The Rev. Jim Wallis, director of Georgetown University’s Center on Faith and Justice and founder of the Sojourners social justice nonprofit, strongly criticized the Trump administration’s move to eliminate the Department of Homeland Security’s designation of churches as “sensitive” locations where the federal government would not carry out immigration enforcement, in a statement to The Christian Post.
“The Trump administration threatens to violate sacred places of worship from living out their commandments to welcome ‘the stranger’ as instructed by our scriptures,” he asserted in a Tuesday morning email. “To do so is an egregious assault on free exercise of religion in violation of both the First Amendment and the Religious Freedom Restoration Act.”

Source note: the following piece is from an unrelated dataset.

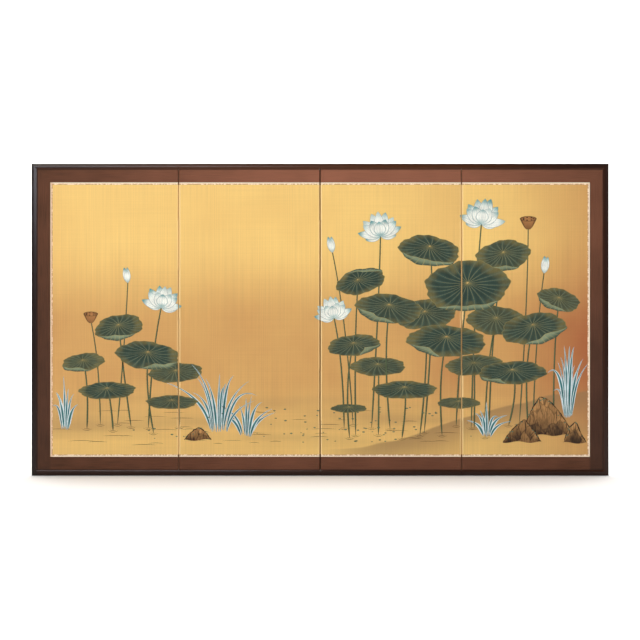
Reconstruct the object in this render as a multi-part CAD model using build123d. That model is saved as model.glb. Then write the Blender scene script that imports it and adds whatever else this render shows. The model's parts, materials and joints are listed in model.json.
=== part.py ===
"""Byobu: a folding screen of four equal panels, joined edge to edge by cloth and paper hinges.

Frame: +X runs along the flat screen to the viewer's right, +Y points away from the viewer, and
+Z is up. The origin is on the floor under the middle of the flat screen. The painted faces look
along -Y. Panels and seams are counted from the left. All sizes are in millimetres.
"""

import os

from build123d import *

# Overall
panel_count = 4
screen_height = 909.0
seam_pitch = 412.0  # from one seam to the next, and from an outer seam to the side moulding

# Lacquered moulding round the outside of the screen
moulding_width = 16.5  # across its face
moulding_depth = 20.0  # from the front crown to the back crown
moulding_crown = 1.1  # how far its front and back swell between their edges
moulding_round = 2.4  # outer long edges
moulding_bevel = 0.9  # inner long edges
rail_end_bevel = 0.5  # rail ends that meet at a seam
rail_end_gap = 0.3  # between the rail ends across a seam, screen flat

# Core of each panel
core_depth = 15.0
core_stile_width = 24.0
core_rail_width = 22.0
edge_round = 1.5  # long edges that the hinge straps turn round
tenon_thickness = 5.0
rail_tenon_length = 15.0
rail_tenon_shoulder = 4.0
lattice_uprights = 3
lattice_crossbars = 7
lattice_bar_width = 12.0
stub_length = 7.0  # stub tenons at the ends of the lattice bars
joinery_clearance = 0.1  # on each side of a tenon or lap
mortise_end_gap = 0.4  # past the end of a tenon

# Sheets glued over the core
under_paper = 0.6
silk = 0.4
fillet_width = 6.5
fillet_thickness = 0.6
border_width = 38.5
border_thickness = 0.5
back_cover = 0.4

# Hinges
hinge_gap = 4.4  # between the edges of two neighbouring cores
straps_per_seam = 6
strap_gap = 1.0  # between one strap and the next
leaf_width = 30.0  # the part of a strap that is glued to a face of the core
leaf_clearance = 0.2  # round a leaf in the under-paper
strap_slope = 45.0  # degrees at which a strap crosses its seam
strap_turn = 1.4  # bends round the core's edges, a little tighter than the edges themselves
strap_bend = 1.6  # where a strap meets the opposite edge
strap_stand_off = 0.15  # between a strap and the opposite edge

# Hidden nails, square and pointed at both ends
nail_width = 2.0
nail_in_core = 12.0
nail_in_moulding = 9.0
nail_point = 4.0
nails_per_side = 5

# Worked out from the sizes above
body_bottom = moulding_width
body_top = screen_height - moulding_width
core_face = core_depth / 2
paper_face = core_face + under_paper
sheet_end = hinge_gap / 2 + edge_round
last_panel = panel_count - 1


def line_x(i):
    """The seam, or the inner edge of the side moulding, on the left of panel i."""
    return (i - panel_count / 2) * seam_pitch


def left_x(i, inset, seam_inset):
    """Left edge of something on panel i: inset from the side moulding, or from a seam."""
    return line_x(i) + (inset if i == 0 else seam_inset)


def right_x(i, inset, seam_inset):
    return line_x(i + 1) - (inset if i == last_panel else seam_inset)


def outer_sides(i):
    """Sides of panel i that have a side moulding: -1 for the left and 1 for the right."""
    return [-1] * (i == 0) + [1] * (i == last_panel)


def block(x_range, y_range, z_range):
    size = [high - low for low, high in (x_range, y_range, z_range)]
    centre = [(low + high) / 2 for low, high in (x_range, y_range, z_range)]
    return Pos(*centre) * Box(*size)


def slab(outline, y_range):
    """A plate with this outline in X and Z."""
    low, high = y_range
    face = Plane.XZ * make_face(Polyline(*outline, close=True))
    return Pos(0, low, 0) * extrude(face, amount=high - low, dir=(0, 1, 0))


def group(solids):
    return Compound(children=[part.solid() for part in solids])


def evenly(low, high, count):
    """Centres of count pieces that share the space between low and high."""
    step = (high - low) / (count + 1)
    return [low + step * (k + 1) for k in range(count)]


def fields(low, high, count):
    """Middles of the fields that count pieces leave between low and high."""
    step = (high - low) / (count + 1)
    return [low + step * (k + 0.5) for k in range(count + 1)]


# Bands that run round the outside of the screen: moulding, border and fillet strip


def band_outlines(i, outer, width, seam_inset):
    """Outlines of a band on panel i, mitred at the screen's corners.

    outer is how far its outer edge lies inside the inner edge of the moulding.
    """
    inner = outer + width
    left = [left_x(i, inset, seam_inset) for inset in (outer, inner)]
    right = [right_x(i, inset, seam_inset) for inset in (outer, inner)]
    top = [body_top - inset for inset in (outer, inner)]
    bottom = [body_bottom + inset for inset in (outer, inner)]
    outlines = {
        "top": [(left[0], top[0]), (right[0], top[0]), (right[1], top[1]), (left[1], top[1])],
        "bottom": [
            (left[0], bottom[0]),
            (right[0], bottom[0]),
            (right[1], bottom[1]),
            (left[1], bottom[1]),
        ],
    }
    for side in outer_sides(i):
        x = left if side < 0 else right
        outlines["side"] = [(x[0], bottom[0]), (x[0], top[0]), (x[1], top[1]), (x[1], bottom[1])]
    return outlines


def moulding_profile():
    """Section of the moulding: X outwards from its inner edge, Y through its depth."""
    edge = moulding_depth / 2 - moulding_crown
    crown = moulding_depth / 2
    section = make_face(
        [
            Line((0, -edge), (0, edge)),
            ThreePointArc((0, edge), (moulding_width / 2, crown), (moulding_width, edge)),
            Line((moulding_width, edge), (moulding_width, -edge)),
            ThreePointArc((moulding_width, -edge), (moulding_width / 2, -crown), (0, -edge)),
        ]
    )
    corners = section.vertices().sort_by(Axis.X)
    section = chamfer(corners[:2], moulding_bevel)
    return fillet(section.vertices().group_by(Axis.X)[-1], moulding_round)


def moulding_piece(outline, origin, outwards, along, length):
    """The profile run along one side of the screen and cut to its mitred outline."""
    run = extrude(Plane(origin, x_dir=outwards, z_dir=along) * moulding_profile(), length)
    depth = moulding_depth
    return run & slab(outline, (-depth, depth))


def bevelled_rail_ends(rail, i):
    """Takes the sharp edges off the ends that meet at a seam."""
    ends = []
    if i > 0:
        ends += rail.faces().sort_by(Axis.X)[0].edges()
    if i < last_panel:
        ends += rail.faces().sort_by(Axis.X)[-1].edges()
    return chamfer(ends, rail_end_bevel)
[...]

Wallis also praised a lawsuit filed by over two dozen progressive religious organizations challenging the policy change as indicative of “a new chapter in the historic legacy of faith communities standing up for their scriptural obligations in defense of religious liberty and justice for the most marginalized and vulnerable.”
Kelsi Corkran, who serves as lead counsel for the plaintiffs, offered similar analysis in a statement about her clients’ legal action.
“Traditions offer irrefutable unanimity on their religious obligation to embrace and serve the refugees, asylum seekers, and immigrants in their midst without regard to documentation or legal status,” she explained. “The Department of Homeland Security’s abrupt decision to rescind the sensitive locations policy and subject places of worship to immigration enforcement action is a clear violtaion of Plaintiffs’ rights under the First Amendment and the Religious Freedom Restoration Act.”
The Rev. Samuel Rodriguez, president of the National Hispanic Chrisitan Leadership Conference, pushed back on the idea that churches would emerge as mass deporation hotspots in a previous interview with The Christian Post. “I do not foresee any circumstances where [Immigration and Customs Enforcement] agents in cooperation with other law enforcement agencies go guns-a-blazing on a Sunday morning service,” he said.
“They’re not going to come into churches, but they might be outside the parking lot area. Not in the parking lot, but outside in the premises, outside the church property, looking for that criminal element to maybe come out of a church service — that gang banger or that person who has a record. That’s a possibility.”